I am beginning to seriously wonder if I should have listened when I told people I wished to do engineering and they told me don’t do it. I had a lecture yesterday introducing a ‘most pleasant’ module called “professional skills for engineers”. This module involves two individual presentations, a multimedia presentation and a group presentation. I started the lecture feeling vaguely unhappy about the whole thing, I ended it feeling in desperate need of a tub of ben & jerrys and a lot of angry rock music. The group presentation involves us choosing us our own groups, which for most people is a good thing, but for the shy, such things are not quite so pleasant. I shall have to wait to see who I am forced together with, and how it all turns out (likely: badly) Then there is the individual presentations which have to be on something engineering and science related and they suggest do something we know, as we are likely to be questioned about whatever topic we choose. And, to make it even more fun, the two presentations have to be on different topics. I realized as I was sitting there that there is nothing I know, let alone two things.

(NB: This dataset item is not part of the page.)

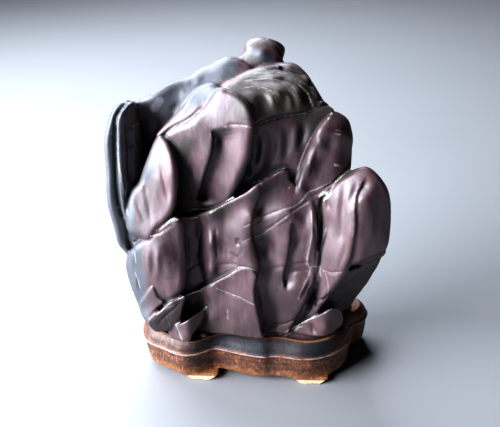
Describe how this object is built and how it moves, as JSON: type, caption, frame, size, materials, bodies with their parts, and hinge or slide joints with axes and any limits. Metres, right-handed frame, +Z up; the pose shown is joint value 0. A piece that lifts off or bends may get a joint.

I am a second year engineering student and I have no idea why I am doing this subject anymore. What are my areas of interest? Surely I should know this by now?! Well, after much thinking, I’d say I sorta have an interest energy generation and renewables. I think that was one of the reasons I got into this subject and I don’t think anything has happened over the course over my degree to sway those interests to something else. But what do I know about these? Sadly, I draw a blank. I have no passion for this degree do I? I remember in A levels there was this guy who wanted to go into aerospace engineering and in his free time he built model airplanes. His friends all teased him but I bet he is doing really well with that sort of interest in the subject- that it even bleeds over into his personal time. In my personal time I cannot wait to get away from my degree. I don’t build circuits for fun, I don’t make myself personal coding projects, nor do I even read anything science and technology related (I attempted to read newscientist weekly for a time but it got too much…) Just why am I doing this subject, I wonder, when I am so…so ungeeky. When I don’t really have any passion for it. I have an interest in it, its not like I hate everything I study, but in the end, am I just getting by? When I talk to my dad, an experienced engineer, he can immediately talk about anything engineering related- he can tell me about components and circuit design and different technologies and analyse an unfamiliar circuit within moments. Will I ever be that competent? I certainly am not now, and I don’t even feel like I am even beginning on the path to that level of knowledgeable, as I probably should be. There are so many basic things that I continually forget.

I am beginning to doubt that I ever will become a competent engineer. I proved it in these exams last January- did I not? The exams were unfamiliar, and so I did badly. I cannot help but think that If I was a a good engineer, I would be clever enough to tackle even unfamiliar questions, because I would be clever enough and knowledgeable enough about my subject to apply it to even unfamiliar situations. With the way these exams went this January I feel like I have proven myself unworthy of this degree, or rather had it confirmed. I have never felt like a good engineer. I struggle so much with my subject. And with the way this subject is, most of the people on my course are the sort of insanely clever, well rounded individuals you’d ever meet. When I compare myself to them I cannot help but find myself lacking. I have always been aware of the difference between them and me, but it is only becoming more apparent as the degree gets harder and they continue to flourish whilst I…feel like I am being left behind. I feel so very unsuited to this. I wonder if they too are worried about what to do for this presentation, or if when the lecturer told us about it something immediately popped into their head. I wonder if they too are still floundering with no idea of what they want to do in the future, without any real goals and no passion for anything. Somehow, I doubt it. Everyone has at least one thing they feel passionate about, don’t they?

This is the thing, the worrying thing, there is nothing I feel truly passionate about. Well, nothing that matters. Being able to consume books like air is not exactly an employable skill. When it comes to those- what do I have? I speak just one language, I am terrible at sports, I am shy and reclusive, and then I am not even good at my degree. If only I could just be clever, if only I could have some competency in my degree I would feel more confident and more driven, but I feel myself stalling because I just.. don’t know anymore. I really dislike my degree right now. I feel lost and confused and continually disappointed in myself. I know that I need to overcome these feelings, that no matter what happened in January that I need to keep working but I cannot help the thought that it doesn’t matter how much I work, I will likely never end up anywhere with my terribly personality and how terrible I am at my degree and I think, well maybe I should just enjoy myself and read books instead. Its not good, nothing is good right now. I thought I’d be able to sort myself out with a good break but in the end I was running away for a bit, now I am back exactly where I was.

My room is a mess, my Japanese books lay forgotten on the shelf, my kindle keeps getting fuller and fuller, I go to bed too late and its not like I can ever get to sleep anyway, and I am gaining weight from binge eating too much. I am a bit of a mess right now. I have been for a while and I am at a loss to how to fix it. I just…don’t care anymore.  no, not that’s not right. I do care, I care so much that I am retreating out of fear and trying desperately to pretend that I don’t. I have all these EXPECTATIONS and all these DREAMS and I am having to realise how unrealistic they all are, how maybe I am not the sort of person who can achieve those things I dream of, that perhaps I’ve always had too high expectations for myself. I want to be one of those clever, well rounded people. More than that I want to be a competent, knowledgeable engineer. But it feels like… I feel like I’m trying to squeeze myself into a mold that is not made for me.

I need to deal with this and I don’t know how. I need to do these presentations and act knowledgeable when I am not. I need to work in groups in labs and pull my weight but how can I when I just do not know what I am doing? I am dreading this semester. Not looking forward to it at all.